John Moore: Interesting that your play is having its premiere at the same time as the new movie The Lighthouse, starring Willem Dafoe and Robert Pattinson. Have you seen it?
Bonnie Metzgar: Oh, yeah. It’s awesome. It’s so great.
John Moore: What do you think of the timing?
Bonnie Metzgar: I think because of climate change, there is a real, intense interest in the oceans right now, and our relationship to the oceans. The Lighthouse is a masculine movie about what happens when men are alone, whereas my play is about women in remote landscapes. I think the ocean is a real dramatic partner in both stories, told through very different lenses.
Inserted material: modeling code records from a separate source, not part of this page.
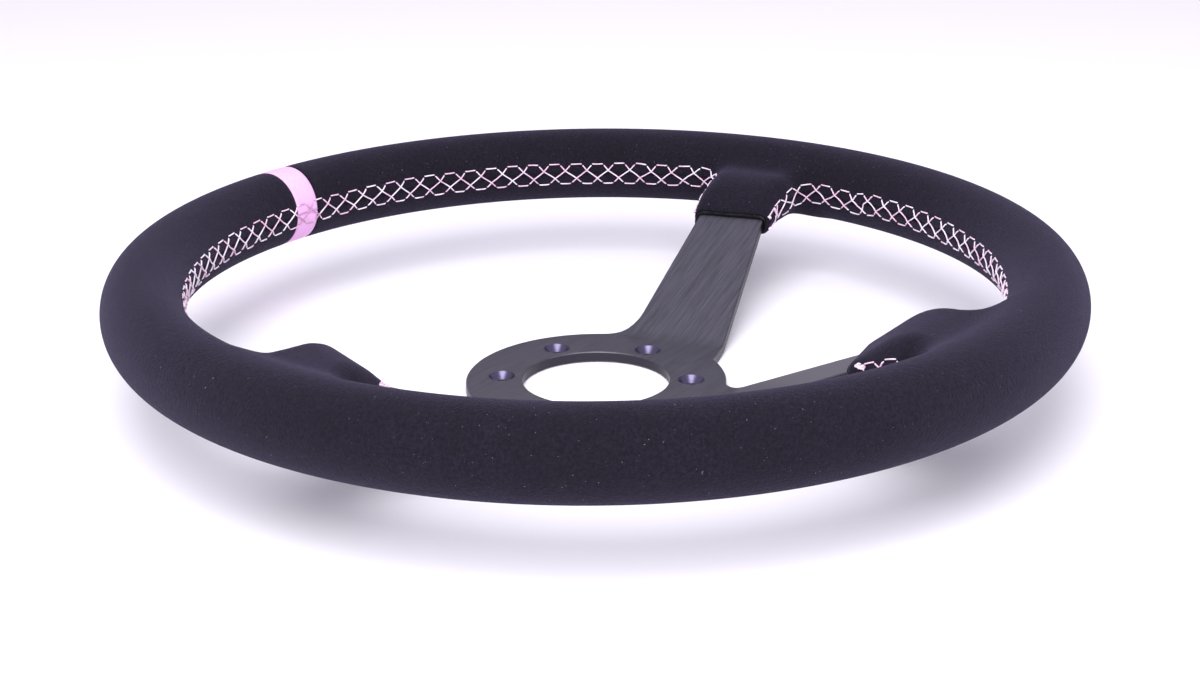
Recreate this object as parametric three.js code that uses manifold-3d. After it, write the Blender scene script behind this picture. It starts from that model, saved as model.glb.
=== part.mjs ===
// Deep-dish three-spoke motorsport steering wheel, wrapped in suede.
//
// Frame, in millimetres: the origin is the middle of the hub's back face, +Z runs along the wheel's
// axis towards the driver, +Y points to 12 o'clock and +X to 3 o'clock. The wheel stands on its hub.
// Spoke pieces are made in a local frame, with u along the spoke and s across it, and then turned.

import * as THREE from 'three';
import { mergeVertices } from 'three/addons/utils/BufferGeometryUtils.js';
import Module from 'manifold-3d';

// ---- Driving dimensions ----

const RIM_DIAMETER = 350;
const GRIP_HALF_WIDTH = 14.4; // radial half of the grip's oval section
const GRIP_HALF_DEPTH = 15.1; // axial half of the grip's oval section
const RIM_PLANE = 42.8; // height of the rim's middle plane, which sets the dish
const SUEDE = 1.2; // thickness of the suede
const GAP = 0.3; // clearance between touching pieces

const PLATE = 4; // thickness of the spoke plate
const HUB_RADIUS = 48;
const BORE_RADIUS = 27.25;
const BOLT_CIRCLE_RADIUS = 35;
const BOLT_COUNT = 6;
const BOLT_HOLE_RADIUS = 2.65;
const COUNTERSINK_RADIUS = 4.9;

const SPOKE_SLOPE = 0.49; // rise of a spoke per millimetre outwards
const SPOKE_BEND = 49; // where the plate leaves the hub's plane
const SPOKE_END = 151.5;
const SPOKE_HALF_WIDTH = 18; // at SPOKE_WIDTH_AT
const SPOKE_WIDTH_AT = 62;
const SPOKE_TAPER = 0.088; // loss of half width per millimetre outwards
const PLATE_SEAT = 45.8; // top of the plate's flat outer end

const HOOP_RADIUS = 6; // section of the steel hoop inside the grip
const LUG_THICKNESS = 3;
const LUG_HALF_WIDTH = 9;
const LUG_START = 137;
const RIVET_AT = 143.5;
const RIVET_SPREAD = 5;
const RIVET_SHANK = 2.4;
const RIVET_HEAD = 4;
const RIVET_HEAD_HEIGHT = 1.8;

// The wrapped root past its lip: its top, and its half width beyond the plate's or in all, with each
// value at a distance along the spoke.
const ROOT_TOP = [[125, 48.5], [132, 51], [145, 53]];
const ROOT_NECK_AT = 126;
const ROOT_NECK_LIFT = 5;
const ROOT_FLARE = [[134, 21.5], [141, 28], [147, 37]];
const ROOT_SINK = 3; // how far inside the grip's middle circle the root stops
const SLOT_LEAD = 10; // how far the clearance round the plate starts before the lip
const SLOT_GROW = 1.2; // share of the gap that the clearance takes, more than one for the faceting

const FLAP_LIFT = 2.6; // how far the wrapped root stands off the plate at its lip
const BEAD_WIDTH = 1.6; // black bead that seals the suede's edge
const BEAD_LIFT = 2.2;

const STRIPE_ANGLE = 87; // centre mark, sewn a little towards 3 o'clock
const STRIPE_SPAN = 4.35;
const SEAM_GAP_ANGLE = 0.12;

const THREAD_THICKNESS = 0.5;
const THREAD_TOP_ANGLE = 160; // seam band on the section, from the outer side over the top
const THREAD_BOTTOM_ANGLE = 192;

const RING_SEGMENTS = 60;
const SECTION_SEGMENTS = 16;
const HOOP_SECTION_SEGMENTS = 8;
const ROUND_SEGMENTS = 12; // rivets and bolt holes
const CURVE_SEGMENTS = 5; // each fillet in a plan view
const THREAD_STEPS = 4; // across the seam band

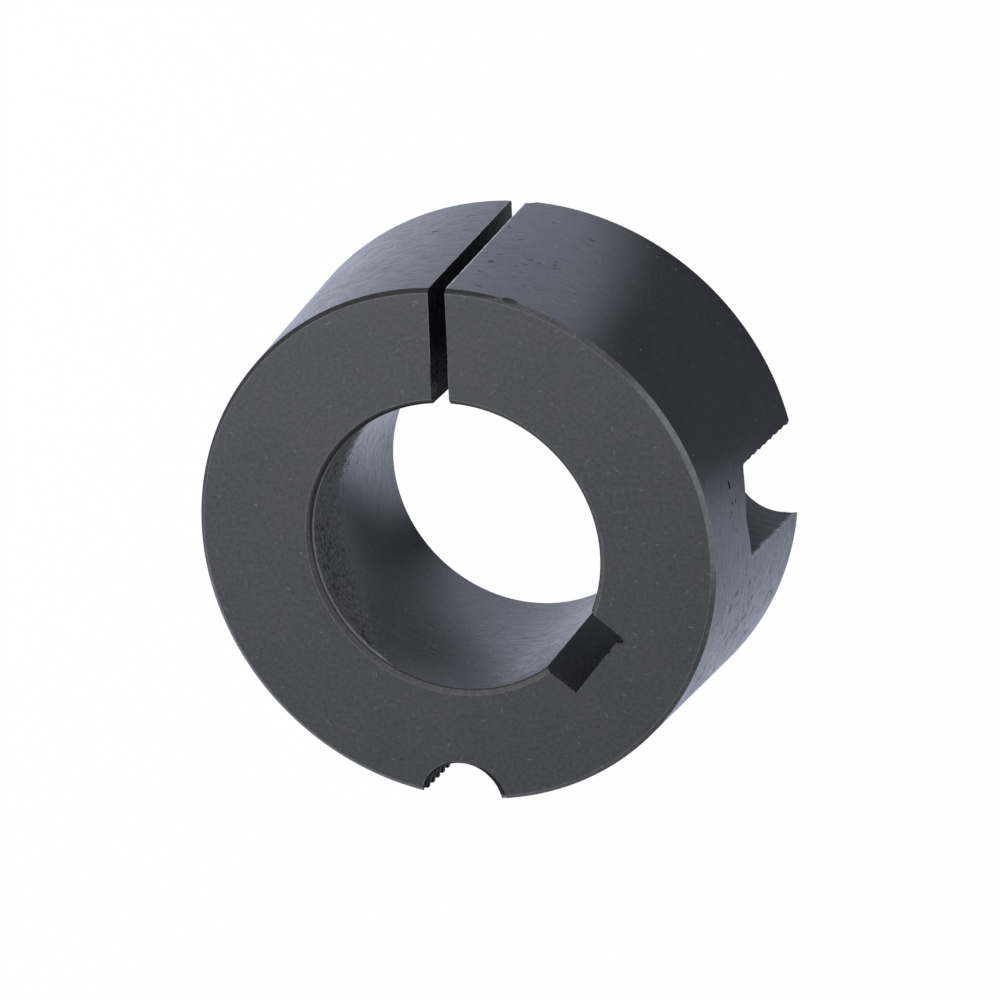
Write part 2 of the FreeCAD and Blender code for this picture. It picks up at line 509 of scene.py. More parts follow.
# The knocks and the pores
# The bush has been handled: its rims are dented in a few places and the broach tore one corner of
# the key slot. On the taper the tool opened small pores of the casting, which lie in clusters.
# Bearings are in degrees round the bush, and lengths in mm
KNOCKS = {
    "rim_dent": {
        "bearing": 75.4, "out": 28.27, "height": 26.6, "deep": 2.0, "along": 2.2, "tall": 3.0,
        "finish": "turned_taper"},
    "rim_dent_tail": {
        "bearing": 71.4, "out": 28.48, "height": 26.6, "deep": 2.0, "along": 2.9, "tall": 3.0,
        "finish": "turned_taper"},
    "far_corner_by_the_saw_cut": {
        "bearing": 88.8, "out": 28.9, "height": -0.1, "deep": 0.8, "along": 1.3, "tall": 1.0,
        "finish": "turned_taper"},
    "far_corner_across_the_saw_cut": {
        "bearing": 92.6, "out": 28.8, "height": -0.1, "deep": 0.5, "along": 0.7, "tall": 0.5,
        "finish": "turned_taper"},
    "torn_key_slot_corner": {
        "bearing": -25.8, "out": 18.75, "height": 25.5, "deep": 0.45, "along": 0.4, "tall": 0.9,
        "finish": "broached_key_slot"},
    "key_slot_floor_edge": {
        "bearing": -31.0, "out": 18.35, "height": 25.5, "deep": 0.22, "along": 0.3, "tall": 0.5,
        "finish": "broached_key_slot"},
    "lip_of_the_threaded_hole": {
        "bearing": -98.9, "out": 26.65, "height": 25.5, "deep": 0.4, "along": 0.45, "tall": 0.6,
        "finish": "turned_chamfers"},
    "other_lip_of_the_threaded_hole": {
        "bearing": -81.3, "out": 26.65, "height": 25.5, "deep": 0.45, "along": 0.5, "tall": 0.7,
        "finish": "turned_chamfers"},
    "long_pore": {
        "bearing": 13.6, "out": 27.3, "height": 18.72, "deep": 0.35, "along": 0.5, "tall": 0.17,
        "finish": "opened_pores"},
    "pore_beside_it": {
        "bearing": 9.6, "out": 27.3, "height": 18.9, "deep": 0.12, "along": 0.2, "tall": 0.1,
        "finish": "opened_pores"},
}
STAINS = {
    "right_of_the_saw_cut": {"bearing": 76, "height": 14, "spread": 20, "tall": 16, "dark": 0.8},
    "left_of_the_saw_cut": {"bearing": 104, "height": 5, "spread": 14, "tall": 9, "dark": 0.6},
    "upper_left": {"bearing": 126, "height": 13, "spread": 20, "tall": 12, "dark": 0.45},
    "by_the_screw_hole": {"bearing": 7, "height": 19, "spread": 9, "tall": 4, "dark": 0.7},
    "lower_right": {"bearing": -26, "height": 12, "spread": 30, "tall": 18, "dark": 1.0},
}
KNOCK_UNEVENNESS = 0.12
KNOCK_SUBDIVISIONS, PORE_SUBDIVISIONS = 4, 2
PORE_LENGTH = 0.2 * MM
PORE_WIDTH = 0.09 * MM
PORE_DEPTH = 0.05 * MM
PORES_PER_SQUARE_METRE = 500000.0
PORE_SEED = 11
# A pore is this many times its size, and up to so much more
LEAST_PORE, MORE_PORE = 0.4, 0.9
# The taper is where a face looks straight out by at least this much
TAPER_FACING = 0.95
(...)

John Moore: That’s a really interesting observation because when you look at movies from The Revenant to 127 Hours to Into the Wild to Life of Pi to Cast Away all way back to Jeremiah Johnson, we typically see movies about men alone in remote landscapes. But I can’t even think of a parallel movie that was told from a woman’s point of view.
Bonnie Metzgar: If you think about the beginning of the Wonder Woman movie, you have a similar kind of warrior woman story. Even The Hunger Games, to some degree. Those are more like the original Ann Harvey because their sheer physical strength and grounded capability far exceeds some of the men she comes into contact with. But no, it’s very rare that a woman gets to be at the heart of these kinds of stories. But one great example you should check out is Unbelievable, which is a Netflix miniseries set in Colorado that stars Merritt Wever and Toni Collette play these detectives. I think they are both akin to Ann Harvey.